01 Sep 2014
How I changed my three worst time-wasting habits
I'm an incessant lifehacker. I'm always looking for ways to be more prouctive and more healthy. I'm also quite lazy, so I resort to tricks and tiny habits that make a difference, rather than the more obvious "eat less, exercise more, procrastinate less" route.
Last time I shared a lifehack I was using (real life Pomodoro timers), it seemed to resonate with readers, so here are three more I've implemented recently. These ones are all focused on cutting out time-wasting habits I'd noticed.
Email as procrastination
I don't like answering emails. I find it frustrating and time consuming that all of the emails in my inbox require mental context switching. "Batch processing" emails sounds good in theory, but in practice it means batching together lots of unrelated tasks.

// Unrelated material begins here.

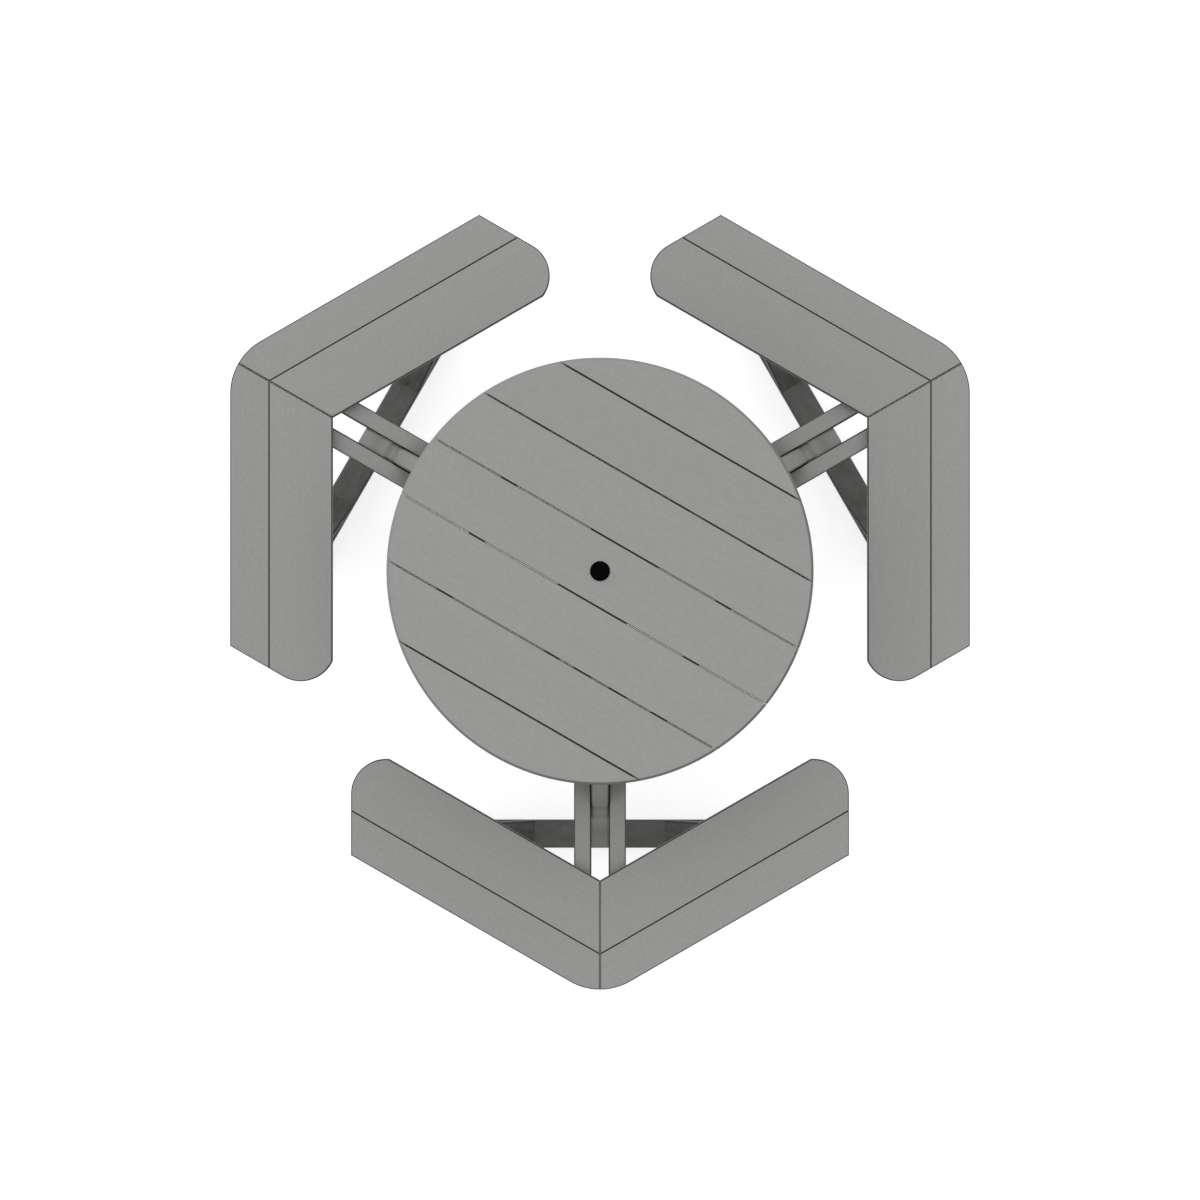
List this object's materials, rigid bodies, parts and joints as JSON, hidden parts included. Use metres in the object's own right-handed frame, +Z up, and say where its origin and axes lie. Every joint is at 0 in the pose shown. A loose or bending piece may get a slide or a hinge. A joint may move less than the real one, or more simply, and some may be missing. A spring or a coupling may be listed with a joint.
{
  "type": "round picnic table",
  "caption": "Round slatted patio table with an umbrella hole, on splayed sandwich frames that carry mitred V-shaped benches.",
  "frame": {"origin": "on the ground, straight below the umbrella hole, where the three frames' centre lines meet", "axes": "+Z up through the umbrella hole; the front frame runs along -Y, the two others at 120 degrees to it; +X to the right"},
  "size_m": [2.1748, 2.2785, 0.752],
  "materials": {
    "grey_lumber": "solid-coloured plastic lumber with a fine brushed grain",
    "black_plug": "moulded black plastic",
    "black_plate": "black powder coat",
    "stainless_steel": "plain stainless"
  },
  "bodies": {
    "table": {"top_plank_1": "grey_lumber", "top_plank_2": "grey_lumber", "top_plank_3": "grey_lumber", "top_plank_4": "grey_lumber", "top_plank_5": "grey_lumber", "top_plank_6": "grey_lumber", "top_plank_7": "grey_lumber", "top_cleat_long": "grey_lumber", "top_cleat_mid_a": "grey_lumber", "top_cleat_mid_b": "grey_lumber", "top_cleat_end_a": "grey_lumber", "top_cleat_end_b": "grey_lumber", "front_top_rail_a": "grey_lumber", "front_top_rail_b": "grey_lumber", "front_seat_beam_a": "grey_lumber", "front_seat_beam_b": "grey_lumber", "front_leg": "grey_lumber", "front_foot": "grey_lumber", "front_brace_a": "grey_lumber", "front_brace_b": "grey_lumber", "front_seat_cleat_a": "grey_lumber", "front_seat_cleat_b": "grey_lumber", "front_inner_board_a": "grey_lumber", "front_inner_board_b": "grey_lumber", "front_outer_board_a": "grey_lumber", "front_outer_board_b": "grey_lumber", "right_top_rail_a": "grey_lumber", "right_top_rail_b": "grey_lumber", "right_seat_beam_a": "grey_lumber", "right_seat_beam_b": "grey_lumber", "right_leg": "grey_lumber", "right_foot": "grey_lumber", "right_brace_a": "grey_lumber", "right_brace_b": "grey_lumber", "right_seat_cleat_a": "grey_lumber", "right_seat_cleat_b": "grey_lumber", "right_inner_board_a": "grey_lumber", "right_inner_board_b": "grey_lumber", "right_outer_board_a": "grey_lumber", "right_outer_board_b": "grey_lumber", "left_top_rail_a": "grey_lumber", "left_top_rail_b": "grey_lumber", "left_seat_beam_a": "grey_lumber", "left_seat_beam_b": "grey_lumber", "left_leg": "grey_lumber", "left_foot": "grey_lumber", "left_brace_a": "grey_lumber", "left_brace_b": "grey_lumber", "left_seat_cleat_a": "grey_lumber", "left_seat_cleat_b": "grey_lumber", "left_inner_board_a": "grey_lumber", "left_inner_board_b": "grey_lumber", "left_outer_board_a": "grey_lumber", "left_outer_board_b": "grey_lumber", "upper_hub_plate": "black_plate", "lower_hub_plate": "black_plate", "frame_bolts": "stainless_steel", "frame_nuts": "stainless_steel", "timber_screws": "stainless_steel"},
    "plug": {"umbrella_plug": "black_plug"}
  },
  "joints": [
    {"name": "plug_pull", "type": "slide", "parent": "table", "child": "plug", "axis": [0, 0, 1], "range_m": [0, 0.04]}
  ]
}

Even though I don't enjoy responding to emails, it's much easier than focusing on "real" work for a long stretch of time. I realised I was using email as productive procrastination—it had to be done but I was letting my most productive hours fritter away in my inbox.
To hack this bad habit so it wouldn't take up my writing time anymore, I picked the time of day when my energy is lowest, without being too low for working. For me that's after dinner (I run out of steam for working by about 7pm, so after I eat at 5, there's only a little window of productive time left). So I made a new rule: unless it's something urgent, or all my writing work for the day is finished, I can't "do" email until after dinner. If I do stop to answer an urgent email, I stop as soon as it's done and go back to real work.

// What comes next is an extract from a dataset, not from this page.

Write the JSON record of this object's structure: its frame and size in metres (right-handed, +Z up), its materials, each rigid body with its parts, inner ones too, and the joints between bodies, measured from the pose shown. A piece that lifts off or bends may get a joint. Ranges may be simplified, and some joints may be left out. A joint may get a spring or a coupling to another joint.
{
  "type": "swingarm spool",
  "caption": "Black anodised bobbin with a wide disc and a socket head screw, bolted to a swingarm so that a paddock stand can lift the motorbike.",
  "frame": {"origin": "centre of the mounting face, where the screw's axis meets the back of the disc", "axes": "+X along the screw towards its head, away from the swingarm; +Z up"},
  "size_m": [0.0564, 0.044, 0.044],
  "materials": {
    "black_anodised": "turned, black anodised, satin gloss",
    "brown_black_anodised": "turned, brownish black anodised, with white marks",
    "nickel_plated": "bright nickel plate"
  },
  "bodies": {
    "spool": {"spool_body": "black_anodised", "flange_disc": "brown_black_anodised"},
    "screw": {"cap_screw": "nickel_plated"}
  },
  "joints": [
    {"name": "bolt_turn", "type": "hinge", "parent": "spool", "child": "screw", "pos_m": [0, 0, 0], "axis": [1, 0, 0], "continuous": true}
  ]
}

What should I work on next?
Another pattern I found was that a lot of the time I waste sitting at my desk is a result of not knowing what to work on next. I get distracted when I'm supposed to be looking at my to do list or I look at it but can't decide what to do next.
Suddenly I'm watching videos on YouTube or I've spent an hour browsing last.fm for new music recommendations.

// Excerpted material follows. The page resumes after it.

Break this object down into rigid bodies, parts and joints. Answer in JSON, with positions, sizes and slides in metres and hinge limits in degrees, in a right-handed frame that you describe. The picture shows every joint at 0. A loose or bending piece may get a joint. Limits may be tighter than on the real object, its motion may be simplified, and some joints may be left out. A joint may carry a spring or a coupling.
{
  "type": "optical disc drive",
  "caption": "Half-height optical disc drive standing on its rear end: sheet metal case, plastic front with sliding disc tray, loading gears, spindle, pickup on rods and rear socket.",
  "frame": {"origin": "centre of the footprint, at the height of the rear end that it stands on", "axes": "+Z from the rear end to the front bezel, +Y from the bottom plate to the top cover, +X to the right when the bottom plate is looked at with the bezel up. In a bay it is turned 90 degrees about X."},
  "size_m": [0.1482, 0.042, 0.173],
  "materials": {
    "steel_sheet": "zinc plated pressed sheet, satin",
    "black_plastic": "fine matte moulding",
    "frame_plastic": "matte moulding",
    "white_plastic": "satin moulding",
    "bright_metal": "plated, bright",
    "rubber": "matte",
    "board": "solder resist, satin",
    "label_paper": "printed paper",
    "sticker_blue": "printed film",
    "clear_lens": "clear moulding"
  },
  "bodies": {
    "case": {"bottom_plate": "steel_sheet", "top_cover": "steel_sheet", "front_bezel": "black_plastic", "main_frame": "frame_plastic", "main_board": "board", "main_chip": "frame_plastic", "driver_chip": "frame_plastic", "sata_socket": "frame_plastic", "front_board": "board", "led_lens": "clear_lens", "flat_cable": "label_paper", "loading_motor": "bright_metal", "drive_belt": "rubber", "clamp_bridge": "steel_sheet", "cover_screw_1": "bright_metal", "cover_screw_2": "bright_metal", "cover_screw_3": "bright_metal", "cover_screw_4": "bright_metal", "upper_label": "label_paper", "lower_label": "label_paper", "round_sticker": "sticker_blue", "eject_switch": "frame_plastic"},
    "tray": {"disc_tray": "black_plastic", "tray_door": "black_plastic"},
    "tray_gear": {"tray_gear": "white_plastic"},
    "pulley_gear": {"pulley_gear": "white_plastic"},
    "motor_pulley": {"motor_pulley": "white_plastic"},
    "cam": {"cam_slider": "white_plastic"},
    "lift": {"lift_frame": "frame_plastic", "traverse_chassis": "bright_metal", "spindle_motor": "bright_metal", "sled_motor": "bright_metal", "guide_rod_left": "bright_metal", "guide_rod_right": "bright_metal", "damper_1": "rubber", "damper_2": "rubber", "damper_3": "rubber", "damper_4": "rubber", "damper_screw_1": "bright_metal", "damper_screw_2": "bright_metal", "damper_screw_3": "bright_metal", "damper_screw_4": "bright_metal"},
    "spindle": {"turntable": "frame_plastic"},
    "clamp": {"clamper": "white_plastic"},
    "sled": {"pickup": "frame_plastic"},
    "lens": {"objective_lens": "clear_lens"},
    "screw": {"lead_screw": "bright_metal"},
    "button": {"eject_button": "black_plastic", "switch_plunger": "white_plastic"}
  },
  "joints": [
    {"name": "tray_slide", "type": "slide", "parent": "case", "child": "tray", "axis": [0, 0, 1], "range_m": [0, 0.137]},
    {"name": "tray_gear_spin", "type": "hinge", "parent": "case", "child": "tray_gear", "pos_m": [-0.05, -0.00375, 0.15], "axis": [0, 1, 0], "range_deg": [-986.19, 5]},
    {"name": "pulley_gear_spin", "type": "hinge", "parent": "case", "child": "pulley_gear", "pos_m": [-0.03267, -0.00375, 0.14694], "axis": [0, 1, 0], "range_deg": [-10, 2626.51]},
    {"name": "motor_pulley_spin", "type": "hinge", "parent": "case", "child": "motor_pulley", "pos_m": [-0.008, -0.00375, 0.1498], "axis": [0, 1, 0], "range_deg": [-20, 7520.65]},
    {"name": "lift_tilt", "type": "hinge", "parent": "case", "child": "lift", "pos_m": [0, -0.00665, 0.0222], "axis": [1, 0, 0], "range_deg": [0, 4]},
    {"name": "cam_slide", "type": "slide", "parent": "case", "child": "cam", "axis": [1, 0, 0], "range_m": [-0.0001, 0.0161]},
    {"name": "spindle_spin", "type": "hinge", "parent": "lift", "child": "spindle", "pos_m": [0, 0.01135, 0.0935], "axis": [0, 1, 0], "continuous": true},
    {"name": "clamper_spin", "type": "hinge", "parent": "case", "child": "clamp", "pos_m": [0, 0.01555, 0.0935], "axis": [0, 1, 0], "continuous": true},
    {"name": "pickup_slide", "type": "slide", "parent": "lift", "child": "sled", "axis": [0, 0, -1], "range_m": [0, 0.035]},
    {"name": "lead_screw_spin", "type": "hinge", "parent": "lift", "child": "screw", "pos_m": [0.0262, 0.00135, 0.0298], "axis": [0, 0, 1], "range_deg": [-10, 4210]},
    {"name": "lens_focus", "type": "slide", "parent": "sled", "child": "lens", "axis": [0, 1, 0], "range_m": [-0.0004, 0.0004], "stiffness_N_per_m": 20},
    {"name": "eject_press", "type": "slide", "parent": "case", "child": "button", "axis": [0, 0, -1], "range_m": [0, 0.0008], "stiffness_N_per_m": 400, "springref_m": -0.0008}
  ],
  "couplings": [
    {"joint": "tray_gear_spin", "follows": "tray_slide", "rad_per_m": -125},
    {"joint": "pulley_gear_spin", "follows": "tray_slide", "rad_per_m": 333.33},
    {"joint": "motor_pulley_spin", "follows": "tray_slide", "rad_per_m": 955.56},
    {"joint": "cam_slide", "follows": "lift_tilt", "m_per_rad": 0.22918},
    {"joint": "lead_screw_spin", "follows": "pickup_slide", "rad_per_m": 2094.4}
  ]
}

To cut out this habit of wasting time in-between tasks, I made a new rule: if I don't know what I'm doing, I can't sit at my desk. So if I finish a task and I'm not sure what to work on next, I have to get up out of my chair while I figure it out. This has the added bonus of getting me up out of my chair for a break from sitting more often.
Conversely, if I know exactly what I'm doing, even if it's eating lunch or checking my email, I can sit in my chair as long as that lasts. But as soon as I'm done, if I don't know what to do next, I get up.
Reading standing up
One thing I do at my desk a lot is reading—articles, blog posts, research for something I'm writing. I didn't want to stop doing this altogether, but I wanted a way to keep it from becoming a time-waster that takes up hours of my day.
To combat this, I made up yet another rule (have you noticed these hacks are all based on rules? So long as you're good at sticking to your own rules, this can work really well): if I'm reading on my computer, I have to stand at my desk, I can't sit. Standing to read isn't especially uncomfortable, but it's not something I want to do for hours, either.
Making myself stand while I read ensures I do it in small bursts, and I spend more time out of my chair than I otherwise would. I tend to wriggle and stretch while I'm reading now, so it's also a good physical break for my body.
It's the little things
Tiny hacks and habits like these are really simple to implement. They take some mental vigilance so you catch yourself each time you trip up, but it doesn't take long before they become as natural as the habits they replaced. Tiny bit by tiny bit, I'm wasting less time, spending less time sitting and being a little more productive.